REAP formed – Research, Education, Advocacy and People, rank-and-file movement to reform leadership and policies of the United Food and Commercial Workers International Union – Developments in industrial relations
Michael H. Cimini
With about 300 members in attendance, the founding convention of Research, Education, Advocacy and People (REAP) elected a slate of officers, including Lewie Anderson as president (without opposition), Jim Lyons as secretary/treasurer, and Gary Clever as recording secretary. REAP iS a self-proclaimed rank-and-file “reform movement” formed to challenge and to reform the leadership and policies of the United Food and Commercial Workers union, whose 1.3 million members include, among others, packing house and grocery store employees. REAP was formed to function within the United Food and Commercial Workers, not as a new union. (Anderson had been the union’s packing house director before he was fired by the union in January 1989. He still serves as a vice-president of the union.)
The issues prompting the formation of the movement, according to REAP representatives, are the United Food and Commercial Workers alleged policy of accepting labor agreements granting wage, benefit, and work rule concessions to employers (termed “sweetheart deals”) and undercutting local unions’ bargaining power by discouraging strikes and encouraging the locals to negotiate separately.
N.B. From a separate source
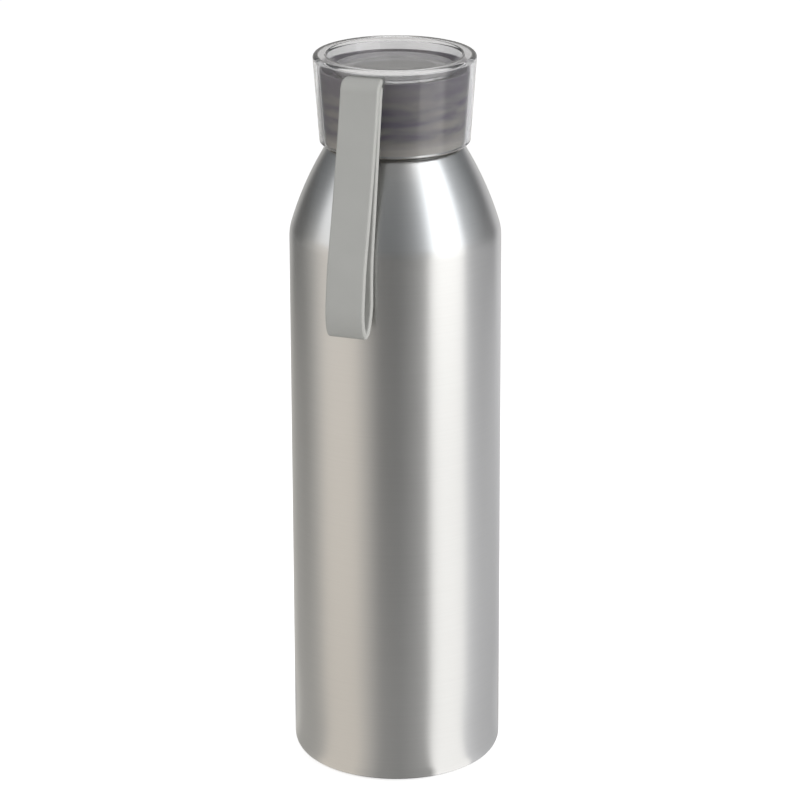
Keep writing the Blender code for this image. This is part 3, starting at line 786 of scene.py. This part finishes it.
def studio_floor():
    """A plain pale floor, which polished things see as a sheet that mirrors the curtains."""
    bpy.ops.mesh.primitive_plane_add(size=FLOOR_SIZE)
    floor = bpy.context.active_object
    floor.name = "studio_floor"
    material, tree = new_material("pale_floor")
    path = node(tree, "ShaderNodeLightPath")
    seen = node(tree, "ShaderNodeMath", {
        0: path.outputs["Is Camera Ray"], 1: path.outputs["Is Transmission Ray"]}, operation="MAXIMUM")
    pale = node(tree, "ShaderNodeBsdfDiffuse", {"Color": linear("dcdcda")})
    lift = node(tree, "ShaderNodeMath", {0: seen.outputs["Value"], 1: FLOOR_LIFT}, operation="MULTIPLY")
    glow = node(tree, "ShaderNodeEmission", {
        "Color": linear("ffffff"), "Strength": lift.outputs["Value"]})
    lit = node(tree, "ShaderNodeAddShader", {0: pale.outputs["BSDF"], 1: glow.outputs["Emission"]})
    sheet = node(tree, "ShaderNodeBsdfGlossy", {"Color": linear("ffffff"), "Roughness": 0.05})
    whole = node(tree, "ShaderNodeMixShader", {
        "Fac": path.outputs["Is Glossy Ray"], 1: lit.outputs["Shader"], 2: sheet.outputs["BSDF"]})
    node(tree, "ShaderNodeOutputMaterial", {"Surface": whole.outputs["Shader"]})
    floor.data.materials.append(material)


def curtain(name, foot, head, stops, gloss=True, through=True):
    """A curved curtain of light round the bottle, seen in gloss, through clear plastic, or both ways.

    The rows run evenly from foot to head, which are (distance from the axis, height). Along a row the
    azimuth from the camera's side and the light run evenly from one stop to the next, and from foot
    to head within each stop (degrees at the foot, degrees at the head, colour, strength at the foot,
    strength at the head).
    """
    place = np.linspace(0, len(stops) - 1, CURTAIN_COLUMNS * (len(stops) - 1) + 1)
    order = np.arange(len(stops))
    up = np.linspace(0, 1, CURTAIN_ROWS)[:, None]
    first, last, foot_level, head_level = [
        np.interp(place, order, [stop[column] for stop in stops]) for column in (0, 1, 3, 4)]
    turn = CAMERA_AZIMUTH + np.radians((1 - up) * first + up * last)
    level = (1 - up) * foot_level + up * head_level
    distance, height = [a + up * (b - a) for a, b in zip(foot, head)]
    points = np.stack([
        distance * np.sin(turn), -distance * np.cos(turn),
        np.broadcast_to(height, turn.shape)], axis=-1)
    colour = np.array([linear(stop[2]) for stop in stops]).T
    glow = np.stack([level * np.interp(place, order, channel) for channel in colour], axis=-1)
    index = np.arange(turn.size).reshape(turn.shape)
    thing = mesh_object(name, points, [quads(index).reshape(-1, 4)])
    colours = thing.data.attributes.new("glow", "FLOAT_COLOR", "POINT")
    colours.data.foreach_set("color", glow.astype(np.float32).ravel())
    material, tree = new_material(name)
    written = node(tree, "ShaderNodeAttribute", attribute_name="glow")
    shine = node(tree, "ShaderNodeEmission", {"Color": written.outputs["Color"], "Strength": 1.0})
    node(tree, "ShaderNodeOutputMaterial", {"Surface": shine.outputs["Emission"]})
    # Matt surfaces are lit by the lamps and the room, so no light needs to be sampled here
    material.cycles.emission_sampling = "NONE"
    thing.data.materials.append(material)
    thing.visible_camera = False
    thing.visible_diffuse = False
    thing.visible_shadow = False
    thing.visible_glossy = gloss
    thing.visible_transmission = through


def softbox(name, azimuth, elevation, size, radiance):
    """A rectangular area lamp that faces the bottle and lights matt surfaces: power is four times
    radiance times area. Polished things see the curtains in its place.
    """
    data = bpy.data.lights.new(name, "AREA")
    data.shape = "RECTANGLE"
    data.size, data.size_y = size
    data.energy = radiance * 4 * size[0] * size[1]
    lamp = bpy.data.objects.new(name, data)
    turn = math.radians(azimuth) + CAMERA_AZIMUTH
    rise = math.radians(elevation)
    away = Vector((math.sin(turn) * math.cos(rise), -math.cos(turn) * math.cos(rise), math.sin(rise)))
    lamp.location = Vector((0, 0, SOFTBOX_AIM_Z)) + away * SOFTBOX_DISTANCE
    lamp.rotation_mode = "QUATERNION"
    lamp.rotation_quaternion = away.to_track_quat("Z", "Y")
    lamp.visible_camera = False
    lamp.visible_glossy = False
    lamp.visible_transmission = False
    bpy.context.scene.collection.objects.link(lamp)


def studio_world():
    """Soft light from all round, and a white room for the camera, gloss and clear plastic."""
    world = bpy.data.worlds.new("white_room")
    world.use_nodes = True
    tree = world.node_tree
    tree.nodes.clear()
    path = node(tree, "ShaderNodeLightPath")
    seen = node(tree, "ShaderNodeMath", {
        0: path.outputs["Is Camera Ray"], 1: path.outputs["Is Glossy Ray"]}, operation="MAXIMUM")
    seen = node(tree, "ShaderNodeMath", {
        0: seen.outputs["Value"], 1: path.outputs["Is Transmission Ray"]}, operation="MAXIMUM")
    soft = node(tree, "ShaderNodeBackground", {"Color": linear("fafbff"), "Strength": ROOM_LEVEL})
    white = node(tree, "ShaderNodeBackground", {"Color": linear("ffffff"), "Strength": 1.0})
    mixed = node(tree, "ShaderNodeMixShader", {
        "Fac": seen.outputs["Value"], 1: soft.outputs["Background"], 2: white.outputs["Background"]})
    node(tree, "ShaderNodeOutputWorld", {"Surface": mixed.outputs["Shader"]})
    bpy.context.scene.world = world


def studio_camera():
    """The camera at the photograph's angle: distant, looking slightly down, the loop to its left."""
    data = bpy.data.cameras.new("camera")
    data.lens = CAMERA_LENS
    data.sensor_width = CAMERA_SENSOR
    data.clip_start = 0.05
    data.clip_end = 50.0
    camera = bpy.data.objects.new("camera", data)
    away = Vector((
        math.sin(CAMERA_AZIMUTH) * math.cos(CAMERA_ELEVATION),
        -math.cos(CAMERA_AZIMUTH) * math.cos(CAMERA_ELEVATION),
        math.sin(CAMERA_ELEVATION)))
    right = Vector((math.cos(CAMERA_AZIMUTH), math.sin(CAMERA_AZIMUTH), 0))
    place = Vector((0, 0, CAMERA_AIM_Z)) + away * CAMERA_DISTANCE + right * CAMERA_SIDESTEP
    turn = away.to_track_quat("Z", "Y").to_matrix().to_4x4()
    camera.matrix_world = Matrix.Translation(place) @ turn @ Matrix.Rotation(CAMERA_ROLL, 4, "Z")
    bpy.context.scene.collection.objects.link(camera)
    bpy.context.scene.camera = camera


def studio_lights():
    """Lamps for matt surfaces, and the curtains and floor rings that gloss and clear plastic see."""
    softbox("key_softbox", 57, 12, (0.72, 1.0), 3.0)
    softbox("fill_softbox", -71, 12, (0.80, 1.0), 1.1)
    softbox("top_softbox", 10, 75, (0.6, 0.6), 1.0)

    # The bright bands are at about -84 to -48 and 38 to 78 degrees, with dimmer light between them.
    # The low curtain shows in the wall, and the high one and the top one in the shoulder and the lid.
    curtain("low_curtain", CURTAIN_FOOT, CURTAIN_WAIST, [
        (-150, -150, "fffefb", 0.50, 0.32), (-140, -140, "fffefb", 0.18, 0.08),
        (-118, -118, "fffefb", 0.22, 0.10), (-100, -100, "fffdf8", 0.44, 0.45),
        (-84, -84, "fff9f2", 0.76, 0.88), (-48, -48, "fff8ef", 0.76, 0.86),
        (-18, -18, "fffdfa", 0.17, 0.24), (4, 4, "fffefc", 0.14, 0.16),
        (35, 38, "fffefc", 0.42, 0.48), (37, 39, "fffefc", 1.60, 1.70),
        (77, 77, "fffefc", 1.50, 1.60), (80, 78, "fdfdff", 0.54, 0.60),
        (110, 110, "fdfdff", 0.42, 0.22), (132, 132, "fdfdff", 0.30, 0.12),
        (142, 142, "fdfdff", 0.72, 0.42), (150, 150, "fdfdff", 0.76, 0.46)])
    curtain("high_curtain", CURTAIN_WAIST, CURTAIN_HEAD, [
        (-150, -150, "f7fbff", 0.12, 0.12), (-108, -108, "f7fbff", 0.24, 0.24),
        (-98, -98, "f7fbff", 0.38, 0.38), (-90, -90, "fbfdff", 1.20, 1.20),
        (-50, -50, "fbfdff", 0.96, 0.96), (-26, -26, "f7fbff", 0.26, 0.28),
        (-12, -12, "f7fbff", 0.17, 0.23), (6, 6, "f7fbff", 0.19, 0.21),
        (24, 24, "f7fbff", 0.34, 0.32), (38, 41, "f7fbff", 0.80, 0.80),
        (39, 42, "f7fbff", 2.10, 2.10), (77, 85, "f7fbff", 2.00, 2.00),
        (78, 86, "f7fbff", 0.66, 0.66), (98, 98, "f7fbff", 0.44, 0.50),
        (120, 120, "f7fbff", 0.22, 0.24), (150, 150, "f7fbff", 0.18, 0.18)])
    curtain("top_curtain", CURTAIN_HEAD, CURTAIN_CROWN, [
        (-150, -150, "fffcf6", 0.42, 0.42), (-100, -100, "fffcf6", 0.55, 0.55),
        (-84, -84, "fff9f2", 1.00, 1.00), (-48, -48, "fff9f2", 1.00, 1.00),
        (-18, -18, "fffdfa", 0.34, 0.34), (4, 4, "fffefc", 0.25, 0.25),
        (30, 44, "fffefc", 0.60, 0.60), (31, 45, "fffefc", 1.68, 1.68),
        (79, 88, "fffefc", 1.55, 1.55), (80, 89, "fdfdff", 0.85, 0.85),
        (110, 110, "fdfdff", 0.62, 0.62), (150, 150, "fdfdff", 0.72, 0.72)])

    # Behind the bottle, gloss sees a curtain that dims upwards and clear plastic sees an even panel.
    curtain("back_curtain", CURTAIN_FOOT, CURTAIN_HEAD, [
        (150, 150, "fdfdff", 0.76, 0.20), (170, 170, "fffdfa", 0.76, 0.20),
        (190, 190, "fffdfa", 0.72, 0.20), (210, 210, "fffefb", 0.50, 0.20)], through=False)
    curtain("back_panel", CURTAIN_FOOT, CURTAIN_HEAD, [
        (150, 150, "fffefc", 0.80, 0.80), (210, 210, "fffefc", 0.80, 0.80)], gloss=False)

    # Light at the floor's rings: azimuth, colour, and the strength at each ring's edge outwards
    floor_light = [
        (-180, "fffcf6", 0.72, 0.76, 0.74, 0.68, 0.60), (-150, "fffcf6", 0.44, 0.44, 0.44, 0.36, 0.24),
        (-118, "fffcf6", 0.42, 0.40, 0.36, 0.28, 0.20), (-100, "fffbf4", 0.48, 0.48, 0.48, 0.52, 0.44),
        (-84, "fff7ec", 0.72, 0.72, 0.76, 0.80, 0.76), (-48, "fff7ec", 0.72, 0.72, 0.76, 0.80, 0.76),
        (-18, "fffdfa", 0.32, 0.31, 0.27, 0.20, 0.17), (4, "fffefc", 0.28, 0.28, 0.24, 0.19, 0.17),
        (35, "fffefc", 0.40, 0.40, 0.38, 0.40, 0.42), (43, "fffefc", 1.22, 1.22, 1.26, 1.16, 1.50),
        (82, "fffefc", 1.18, 1.18, 1.20, 1.10, 1.40), (89, "fdfdff", 0.74, 0.74, 0.74, 0.66, 0.56),
        (110, "fdfdff", 0.60, 0.60, 0.60, 0.50, 0.42), (150, "fdfdff", 0.54, 0.52, 0.56, 0.68, 0.74),
        (180, "fdfdff", 0.66, 0.68, 0.76, 0.82, 0.86)]
    for i in range(len(GLOW_RADII) - 1):
        inner, outer = GLOW_RADII[i:i + 2]
        first, last = GLOW_TURNS[i:i + 2]
        curtain("floor_glow_" + str(i + 1), (inner, GLOW_Z), (outer, GLOW_Z), [
            (first * azimuth, last * azimuth, colour, *levels[i:i + 2])
            for azimuth, colour, *levels in floor_light], through=False)


def main():
    """Clears Blender's own starting objects, builds and dresses the pieces, and sets up the studio."""
    for thing in list(bpy.data.objects):
        if thing.type in ("CAMERA", "LIGHT") or thing.name == "Cube":
            bpy.data.objects.remove(thing)
    studio_camera()
    shell = dress(bottle_shell(), brushed_aluminium())
    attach(shell, "bottle")
    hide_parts("bottle_body")
    clear = dress(cover(), clear_plastic())
    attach(clear, "lid")
    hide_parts("lid_cover")
    smoky = dress(insert(), smoky_plastic())
    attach(smoky, "lid")
    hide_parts("lid_insert")
    ring = dress(seal(), silicone("seal_silicone", "c9c8c2", "d3d2cc", 0.5))
    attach(ring, "lid_carrier")
    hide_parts("seal_ring")
    loop = dress(strap(), silicone("warm_grey_silicone", "aaaaa6", "b2b2ae", 0.5))
    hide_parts("strap_loop", "strap_anchor")
    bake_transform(loop)

    studio_floor()
    studio_world()
    studio_lights()

    scene = bpy.context.scene
    scene.view_settings.view_transform = "Standard"


main()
Demands of the movement, which were formulated at the convention and presented to the union, include:
* Holding United Food and Commercial Workers national conventions every 2 years, instead of 5, and locating the conventions near centers of the union’s membership.
* Amending the United Food and Commercial Workers constitution to provide for popular elections of top international offices, rather than through delegate voting.
* Returning to uniform national contracts in the packinghouse industry.
* Decreasing national officers’ salaries and building up strike funds.
* Adopting a resolution condemning contracts granting concessions to employers.
* Lobbying for expansion and better enforcement of safety inspections.
According to Anderson, REAP’s founder, the organization has 2,500 members and is growing, drawing dissident United Food and Commercial Workers members from all over the country. The organization, which is based in Gaithersburg, MD, will hold its next general convention in 2 years.